Family photos are among the most cherished items people own. They remind us of special people, events, and time spent together making memories. When it comes to hanging family photos, there are many interesting options to consider. Here are some of our favorites:
A main gallery wall – The goal of a main gallery wall is to create a visual focal point for all your family photos to be hung and displayed together. The photos are mounted close together to create high impact. When doing a gallery wall, plan a layout for your photos before nailing them to the wall. For cohesiveness, photos may be placed in matching frames or be of similar size or theme such as black and white. For an eclectic look, photos may be displayed in frames of varying colors and size. The golden rule for hanging a picture is to have the center of the photo at about 57 inches – the standard eye-height of the average person. You’ll want to work your gallery wall around this number as best you can to be able to see the photos.
Shelving display – Rather than hang family photos in a traditional manner on a wall, they can instead be displayed on shelves or picture ledges. Photos are placed in frames and can rest against the wall (secure with double sided tape if no groove) or be displayed using the stand on the back of the photo or using a separate one that rests on the shelf. What’s unique about shelving displays of photos is that the pictures can be overlapped for interest. Also, other accessories can be added in between to create an aesthetically pleasing visual effect. To create this look, start with the larger photos first and then scatter other smaller photos or accessories such as small plants or vases around the photos.

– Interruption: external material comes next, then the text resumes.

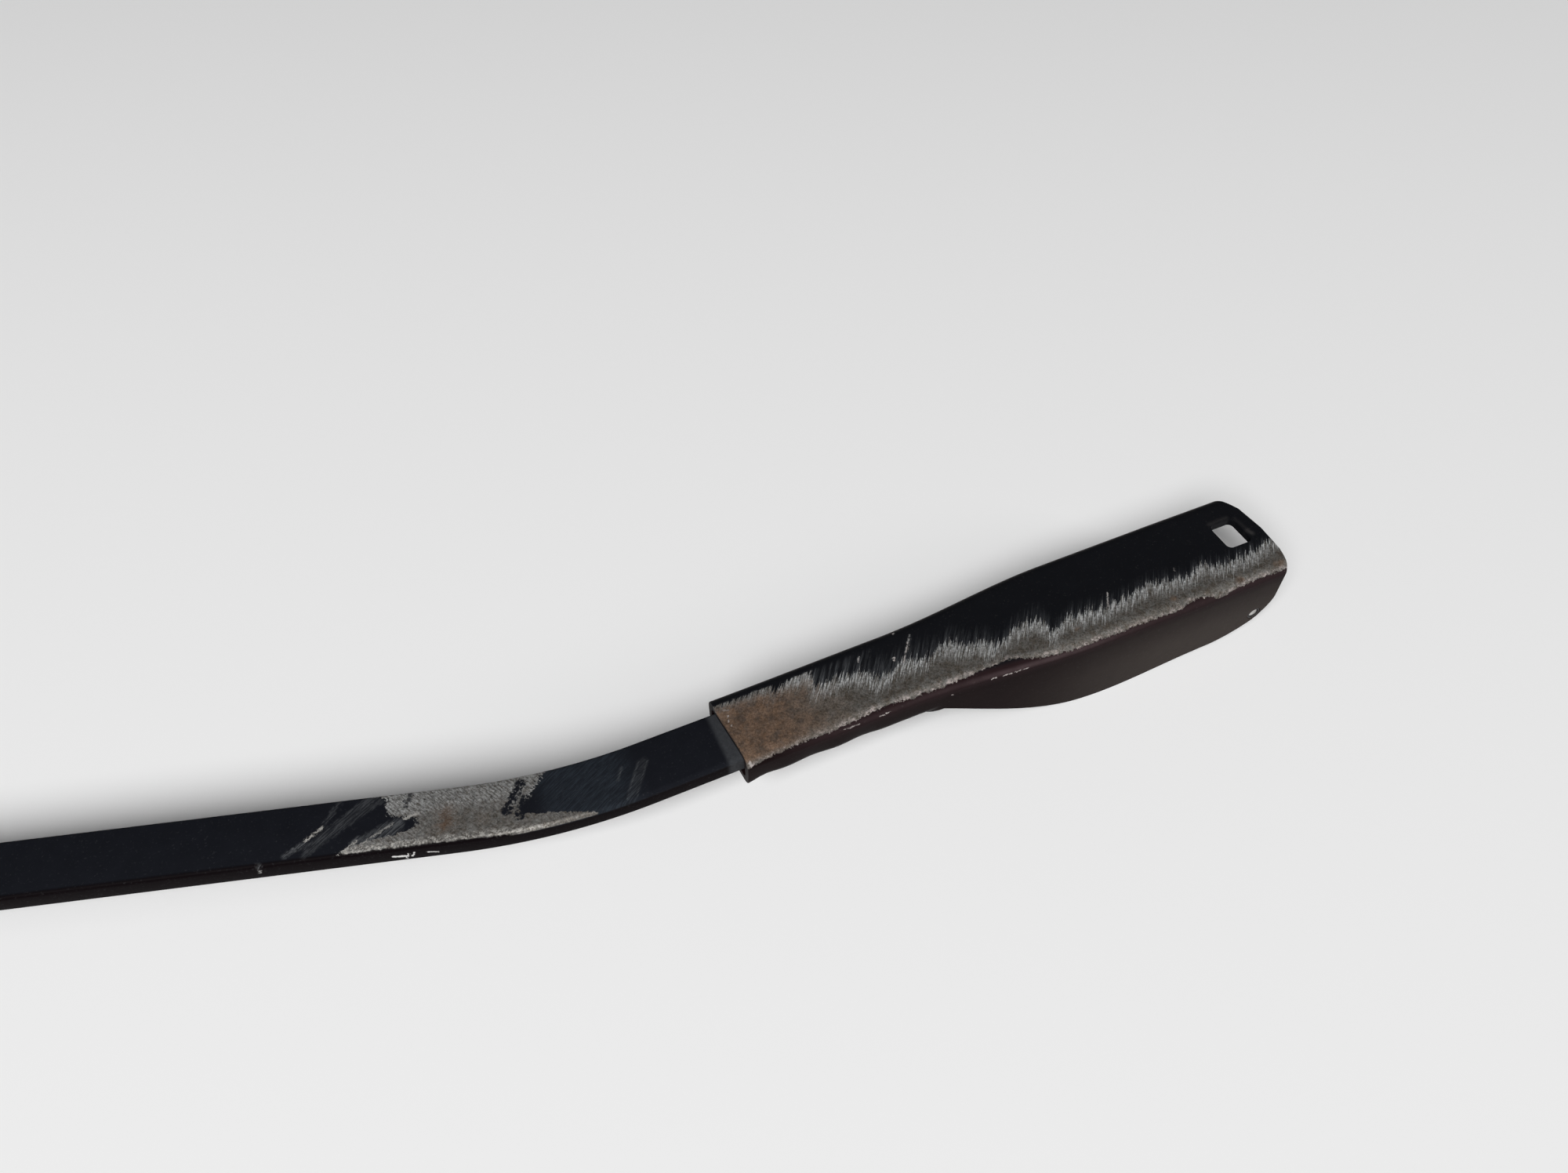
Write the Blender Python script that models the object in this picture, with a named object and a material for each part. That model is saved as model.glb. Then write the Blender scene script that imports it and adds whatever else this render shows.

Up the stairs – Some people prefer to place family photos going up the staircase. This can enliven a rather dull or overlooked space. Often the frames are staggered so that they are at the appropriate viewing level and cannot be bumped off the wall by people going up and down. To keep it simple, hang photos that are the same size with coordinating frames and mat colors. Photo mats serve several functions, including separating the art from the glass to protect what’s inside. They can also unify groupings of photos by color, material, and style.
Over a mantle or focal point such as furniture – The space above the fireplace mantle provides an optimal spot for a large family photo or a grouping of photos. One large family photo can add drama to the space, whereas smaller photos risk being overshadowed by the focal point. Thus, the classic look of displaying one large photo is often preferred by homeowners. Experts suggest that pictures and mirrors should be about two thirds the size of the fire surround and mantle over which it hangs. Not only should a picture or photo be large enough to make a statement, but it generally looks best when centered above the focal point. This helps the art to stand out against the feature it is placed above, and it is visually pleasing. Interior designers not only emphasize proportion, but they are also concerned with height. They often suggest the 66% rule as a guideline. 66% is the amount of wall space above the photo and 33% is between the bottom of the photo and above the mantle.
The examples above demonstrate some clever ways in which family photos can best be showcased. Not only are the pictures, frames, and mats important, but you’ll want to consider other factors such as lighting and visual impact. The whole goal is to enjoy the photos, so you’ll want to feature these family heirlooms where they can best be viewed and appreciated.